Write out the whole listing again, exactly as given.

═════ Dataset section

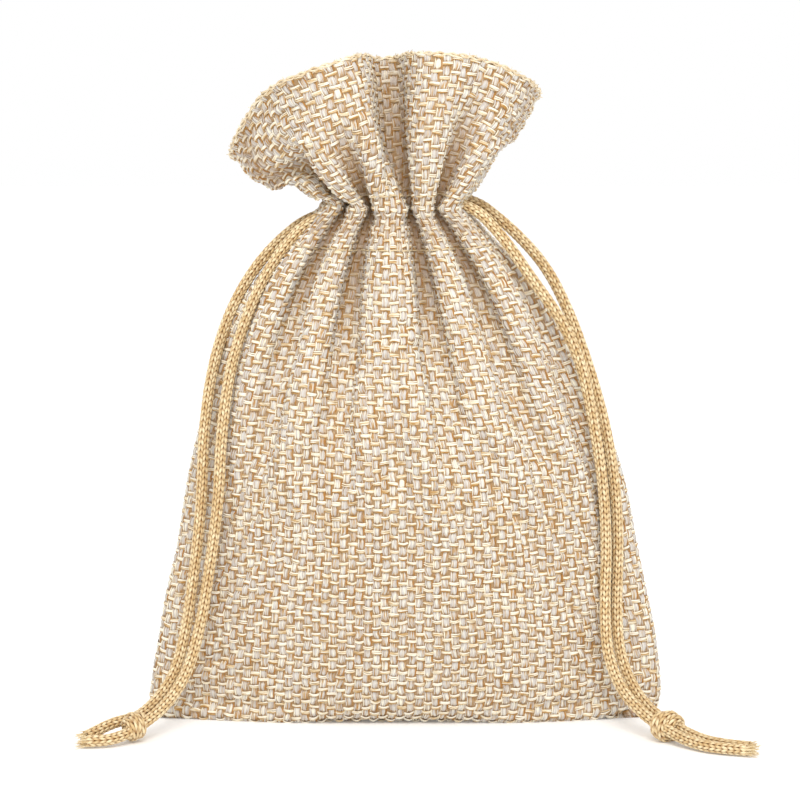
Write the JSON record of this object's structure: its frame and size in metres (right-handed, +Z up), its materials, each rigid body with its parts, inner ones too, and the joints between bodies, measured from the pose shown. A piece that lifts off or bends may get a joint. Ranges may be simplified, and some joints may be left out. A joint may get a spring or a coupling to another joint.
{
  "type": "drawstring gift pouch",
  "caption": "Small imitation-linen pouch that stands filled, gathered to a narrow neck by two knitted drawstrings under a flared frill.",
  "frame": {"origin": "middle of the base, on the surface that the pouch stands on", "axes": "+Z up, -Y towards the front, +X to the pouch's side that is on the right when seen from the front"},
  "size_m": [0.1259, 0.059, 0.131],
  "materials": {
    "cloth": "coarse plain weave, natural linen colour",
    "cord": "knitted cord, light tan with a slight sheen",
    "thread": "sewing thread"
  },
  "bodies": {
    "pouch": {"front_panel": "cloth", "back_panel": "cloth", "left_side_seam": "cloth", "right_side_seam": "cloth", "bottom_seam": "cloth", "bottom_seam_overlock": "thread", "front_casing": "cloth", "back_casing": "cloth", "lower_casing_stitches": "thread", "upper_casing_stitches": "thread", "left_drawstring_channel_loop": "cord", "right_drawstring_channel_loop": "cord"},
    "front_lip": {"front_frill": "cloth"},
    "back_lip": {"back_frill": "cloth"},
    "left_drawstring": {"left_drawstring_front_strand": "cord", "left_drawstring_back_strand": "cord", "left_drawstring_knot": "cord"},
    "right_drawstring": {"right_drawstring_front_strand": "cord", "right_drawstring_back_strand": "cord", "right_drawstring_knot": "cord"}
  },
  "joints": [
    {"name": "front_lip_fold", "type": "hinge", "parent": "pouch", "child": "front_lip", "pos_m": [0, -0.0066, 0.1063], "axis": [1, 0, 0], "range_deg": [0, 30], "stiffness_Nm_per_rad": 0.004},
    {"name": "back_lip_fold", "type": "hinge", "parent": "pouch", "child": "back_lip", "pos_m": [0, 0.0066, 0.1063], "axis": [-1, 0, 0], "range_deg": [0, 30], "stiffness_Nm_per_rad": 0.004},
    {"name": "left_drawstring_pull", "type": "slide", "parent": "pouch", "child": "left_drawstring", "axis": [-1, 0, 0], "range_m": [0, 0.008]},
    {"name": "right_drawstring_pull", "type": "slide", "parent": "pouch", "child": "right_drawstring", "axis": [1, 0, 0], "range_m": [0, 0.008]}
  ]
}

══════════

## Answer in full
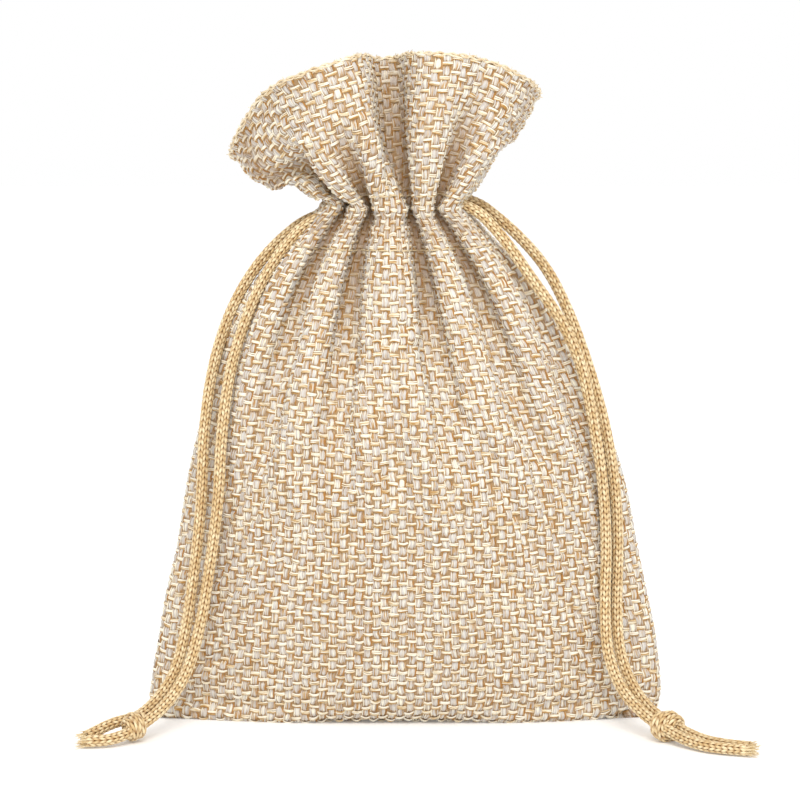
Write the JSON record of this object's structure: its frame and size in metres (right-handed, +Z up), its materials, each rigid body with its parts, inner ones too, and the joints between bodies, measured from the pose shown. A piece that lifts off or bends may get a joint. Ranges may be simplified, and some joints may be left out. A joint may get a spring or a coupling to another joint.
{
  "type": "drawstring gift pouch",
  "caption": "Small imitation-linen pouch that stands filled, gathered to a narrow neck by two knitted drawstrings under a flared frill.",
  "frame": {"origin": "middle of the base, on the surface that the pouch stands on", "axes": "+Z up, -Y towards the front, +X to the pouch's side that is on the right when seen from the front"},
  "size_m": [0.1259, 0.059, 0.131],
  "materials": {
    "cloth": "coarse plain weave, natural linen colour",
    "cord": "knitted cord, light tan with a slight sheen",
    "thread": "sewing thread"
  },
  "bodies": {
    "pouch": {"front_panel": "cloth", "back_panel": "cloth", "left_side_seam": "cloth", "right_side_seam": "cloth", "bottom_seam": "cloth", "bottom_seam_overlock": "thread", "front_casing": "cloth", "back_casing": "cloth", "lower_casing_stitches": "thread", "upper_casing_stitches": "thread", "left_drawstring_channel_loop": "cord", "right_drawstring_channel_loop": "cord"},
    "front_lip": {"front_frill": "cloth"},
    "back_lip": {"back_frill": "cloth"},
    "left_drawstring": {"left_drawstring_front_strand": "cord", "left_drawstring_back_strand": "cord", "left_drawstring_knot": "cord"},
    "right_drawstring": {"right_drawstring_front_strand": "cord", "right_drawstring_back_strand": "cord", "right_drawstring_knot": "cord"}
  },
  "joints": [
    {"name": "front_lip_fold", "type": "hinge", "parent": "pouch", "child": "front_lip", "pos_m": [0, -0.0066, 0.1063], "axis": [1, 0, 0], "range_deg": [0, 30], "stiffness_Nm_per_rad": 0.004},
    {"name": "back_lip_fold", "type": "hinge", "parent": "pouch", "child": "back_lip", "pos_m": [0, 0.0066, 0.1063], "axis": [-1, 0, 0], "range_deg": [0, 30], "stiffness_Nm_per_rad": 0.004},
    {"name": "left_drawstring_pull", "type": "slide", "parent": "pouch", "child": "left_drawstring", "axis": [-1, 0, 0], "range_m": [0, 0.008]},
    {"name": "right_drawstring_pull", "type": "slide", "parent": "pouch", "child": "right_drawstring", "axis": [1, 0, 0], "range_m": [0, 0.008]}
  ]
}